--- BEGIN ---

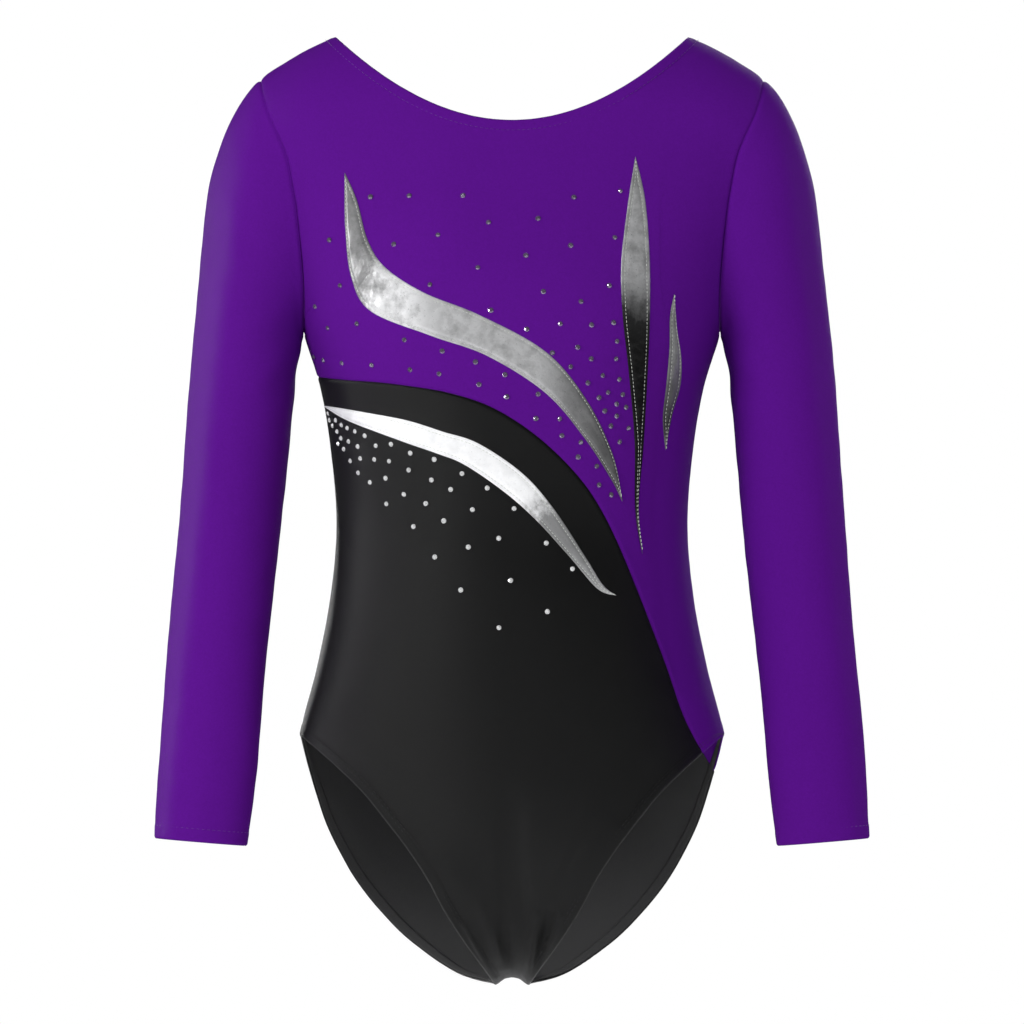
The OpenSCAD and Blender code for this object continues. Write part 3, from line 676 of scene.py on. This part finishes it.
def resample(points, normals, step, wrap=False):
    """Evenly spaced points along a line, with their normals."""
    if wrap:
        points, normals = (np.concatenate([v, v[:1]]) for v in (points, normals))
    run = lengths(points, 0)
    count = max(2, int(run[-1] / step))
    at = np.linspace(0, run[-1], count + 1)[: count if wrap else None]
    out = [np.stack([np.interp(at, run, v[:, k]) for k in range(3)], -1) for v in (points, normals)]
    return out[0], unit(out[1])


def capped_rings(rings, sides, cap):
    """Quads of a stack of rings, closed at both ends by the quads of cap."""
    quads = []
    for r in range(rings - 1):
        for i in range(sides):
            a, b = r * sides + i, r * sides + (i + 1) % sides
            quads.append((a, b, b + sides, a + sides))
    quads += [q[::-1] for q in cap]
    quads += [tuple((rings - 1) * sides + i for i in q) for q in cap]
    return np.array(quads)


def repeated(name, points, quads, each, smooth=True):
    """One mesh of many like solids, each of the given number of points."""
    points = np.concatenate(points)
    first = np.arange(0, len(points), each)[:, None, None]
    return make_mesh(name, points * MM, (quads[None] + first).reshape(-1, 4), smooth=smooth)


def stitches(name, lines, long=2.0, gap=1.0, radius=0.2, sink=0.05):
    """Rows of short threads. lines holds (points, normals, closed) of each row."""
    sides, rings = 6, 5
    centre, size = np.array([-0.5, -0.32, 0, 0.32, 0.5]), np.array([0.25, 0.85, 1, 0.85, 0.25])
    rise = np.array([-0.55, 0.1, 0.45, 0.1, -0.55])
    turn = (np.arange(sides) * 2 * math.pi / sides)[:, None]
    points = []
    for line, normals, closed in lines:
        p, n = resample(line, normals, long + gap, closed)
        way, cross = heading(p, closed), sideways(p, n, closed)
        heart = (p + n * (radius * 0.4 - sink))[:, None] + way[:, None] * (centre * long)[:, None]
        heart = heart + n[:, None] * (rise * radius)[:, None]
        ring = cross[:, None] * np.cos(turn) + n[:, None] * np.sin(turn)
        thread_ring = ring[:, None] * (size * radius)[:, None, None]
        points.append((heart[:, :, None] + thread_ring).reshape(-1, 3))
    quads = capped_rings(rings, sides, [(0, 1, 2, 3), (0, 3, 4, 5)])[:, ::-1]
    return repeated(name, points, quads, sides * rings)


def foil_line(first, second, inset):
    """Two lines on a foil piece, each inset mm inside one of its edges."""
    t = np.linspace(0.03, 0.97, 260)
    a, b = spline(first, t), spline(second, t)
    wide = np.linalg.norm(b - a, axis=-1, keepdims=True)
    share = np.minimum(inset / np.maximum(wide, 1e-6), 0.36)
    rows = (mix(a, b, share), mix(b, a, share))
    return [(skin(FRONT, p, 0.72), normal(FRONT, p[..., 0], p[..., 1]), False) for p in rows]


def foil_piece(name, first, second, ends, seed):
    """Foil patch: rounded edges, a dip under its stitching, puckers beside it and crinkles."""
    t = mix(*ends, steps(220, (0.002, 0.005)))
    v = np.array([0, 0.02, 0.05, 0.09, 0.14, 0.2, 0.27, 0.34, 0.42, 0.5])
    v = np.concatenate([v, 1 - v[-2::-1]])
    a, b = spline(first, t), spline(second, t)
    grid = mix(a[:, None], b[:, None], v[None, :, None])
    base = skin(FRONT, grid)
    wide, run = lengths(base, 1), lengths(base, 0)
    inside = np.minimum(wide, wide[:, -1:] - wide)
    out = 0.18 + 0.5 * ease(inside / 0.7) + 0.35 * ease((inside - 2) / 2.5)
    out -= 0.3 * hill(inside, 2.0, 0.55) * ease((wide[:, -1:] - 5) / 2)
    out += 0.06 * np.sin(run * 2 * math.pi / 3.1) * hill(inside, 2.2, 1.6)
    crinkle = 0.16 * ripple(base, 13, seed) + 0.07 * ripple(base, 5, seed + 1)
    out += crinkle * ease(inside / 2.5)
    share = (np.linspace(0, 1, len(t)) * 1000)[:, None]
    uv = np.stack(np.broadcast_arrays(v[None] * 1000, share), -1)
    return shell(name, skin(FRONT, grid, out), skin(FRONT, grid, 0.03), uv)


# radius, height and turn (in eighths) of a stone's rings: foot, girdle, kite facets, table
STONE_RINGS = [(1.42, 0.0, 0.0), (1.5, 0.22, 0.0), (1.12, 0.72, 0.5), (0.78, 1.08, 0.0)]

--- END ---

Word for word, quote the lines of the material from the first line through the line with "return out[0], unit(out[1])", both ends included.

## Result of this exercise
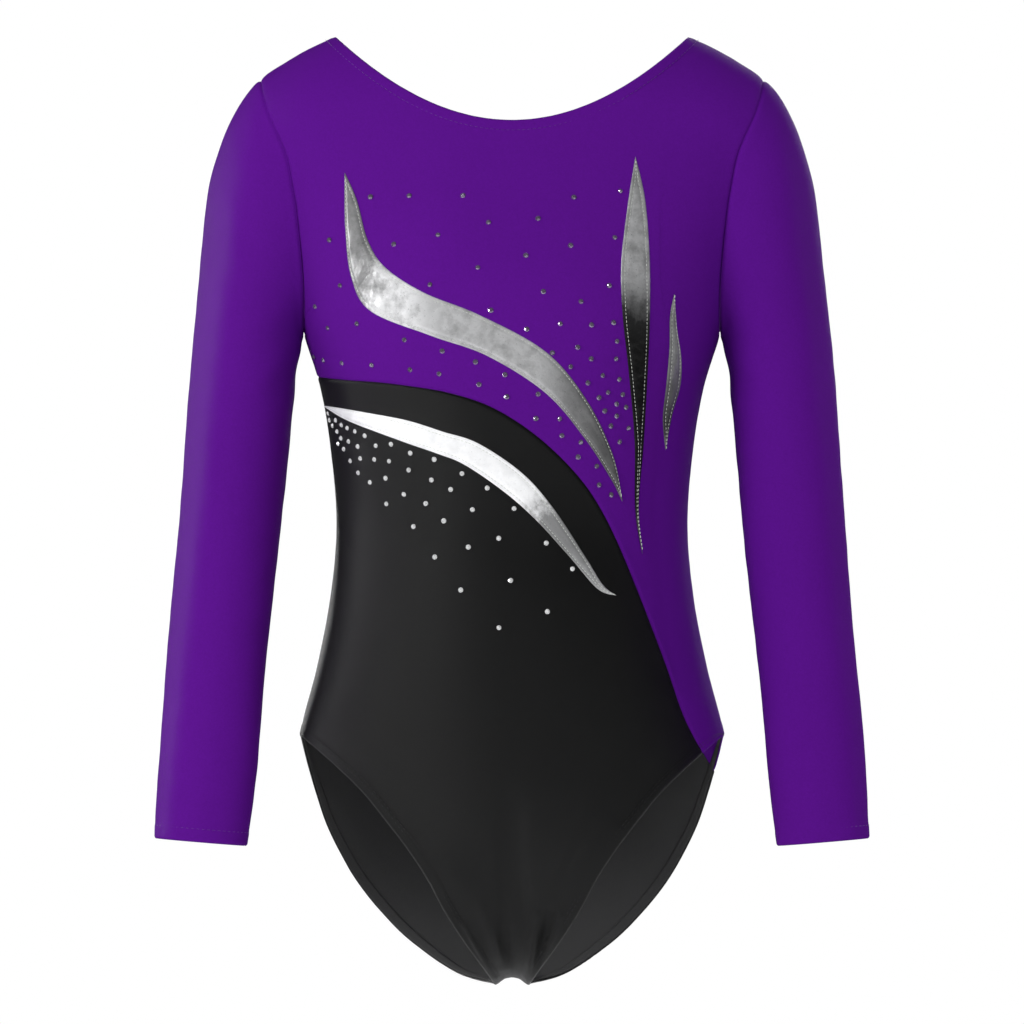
The OpenSCAD and Blender code for this object continues. Write part 3, from line 676 of scene.py on. This part finishes it.
def resample(points, normals, step, wrap=False):
    """Evenly spaced points along a line, with their normals."""
    if wrap:
        points, normals = (np.concatenate([v, v[:1]]) for v in (points, normals))
    run = lengths(points, 0)
    count = max(2, int(run[-1] / step))
    at = np.linspace(0, run[-1], count + 1)[: count if wrap else None]
    out = [np.stack([np.interp(at, run, v[:, k]) for k in range(3)], -1) for v in (points, normals)]
    return out[0], unit(out[1])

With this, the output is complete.